- The Washington Times - Friday, February 6, 2004

When it comes to devising inventive ways to use taxpayer time to lobby the state for more money, the teachers unions and the schools in Montgomery and Prince George’s County are unsurpassed. In P.G. County, schools will be closing two hours early on Monday so that teachers can attend a rally for the Thornton plan, a multiyear funding initiative enacted two years ago that will provide $1.3 billion in additional money for Maryland public schools through 2008. And, as this newspaper reported last Friday, Montgomery County schools are encouraging students to earn community-service credits by participating in the rally with their teachers. According to a message that appeared on the county public school system Web site, students can receive credit for two hours of community service by attending the rally.
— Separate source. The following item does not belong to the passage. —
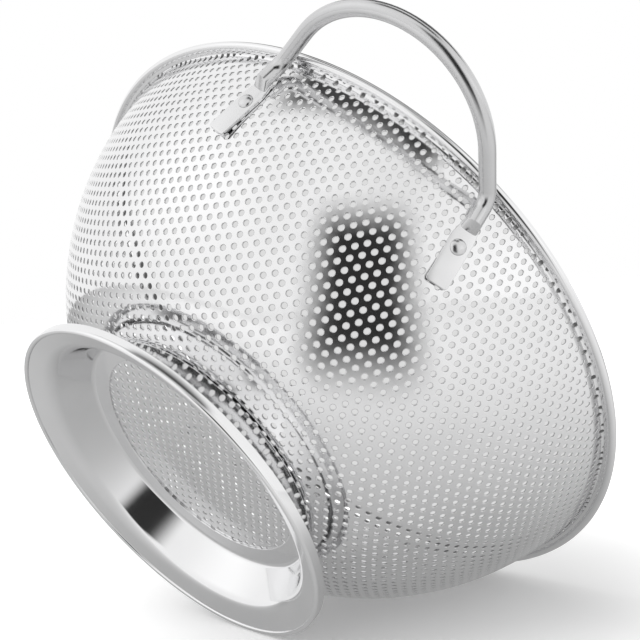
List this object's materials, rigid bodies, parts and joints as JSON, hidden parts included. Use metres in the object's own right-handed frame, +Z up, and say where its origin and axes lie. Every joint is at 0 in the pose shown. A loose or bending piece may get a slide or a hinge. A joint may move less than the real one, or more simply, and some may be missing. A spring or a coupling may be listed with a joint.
{
  "type": "footed colander",
  "caption": "Deep perforated steel colander with a rolled rim, a flared foot ring and riveted bow handles, for draining and rinsing food.",
  "frame": {"origin": "middle of the circle that the foot stands on", "axes": "+Z up out of the bowl's mouth, +X towards the right handle, handles along X"},
  "size_m": [0.365, 0.2862, 0.1162],
  "materials": {
    "bowl_sheet": "mirror-polished stainless steel sheet, finely perforated",
    "rim_strip": "mirror-polished stainless steel strip",
    "foot_sheet": "mirror-polished stainless steel sheet with faint spinning lines",
    "handle_rod": "satin-polished stainless steel rod",
    "rivet_steel": "polished stainless steel"
  },
  "bodies": {
    "root": {"bowl": "bowl_sheet", "rim_band": "rim_strip", "foot_ring": "foot_sheet", "handle_right": "handle_rod", "handle_left": "handle_rod", "rivet_right_back": "rivet_steel", "rivet_right_front": "rivet_steel", "rivet_left_back": "rivet_steel", "rivet_left_front": "rivet_steel"}
  },
  "joints": []
}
Under a measure approved by the State Board of Education in 1992, county students are required to perform community service as a graduation requirement. “Community service” is defined by local school districts. In Montgomery County, students are required to perform 60 hours of community service, including “advocacy” work, which “involves activities which provide opportunities for students to lend their voices and talents to correct a problem or an injustice.”

In 2000, two Walter Johnson High School students were able to meet the community-service requirement by performing clerical work for the Marijuana Policy Project, a Capitol Hill-based organization that favors the legalization of marijuana.

This time, the school system and teachers union political advocacy types are mobilizing county students to head to Annapolis to lobby Gov. Robert Ehrlich and the General Assembly in favor of the Thornton plan. Mr. Ehrlich (who quite rightly opposes efforts by Democrats in the legislature to force him to increase taxes ) — has said that, given the General Assembly’s refusal to approve slot machines, he has no choice but to reduce funding for many programs, including education — one of the largest items in the state budget. The governor proposes to increase K-12 education funding by $326 million in fiscal 2005, for a total of $3.6 billion.

So, the Montgomery County Public Schools (MCPS), which refuses to let this “injustice” stand, is using its Web site to mobilize students to come to Annapolis to lobby and get their course credits. It tells students that they can contact unions and advocacy organizations like the Montgomery County Education Association and the local PTA if they need transportation to Annapolis.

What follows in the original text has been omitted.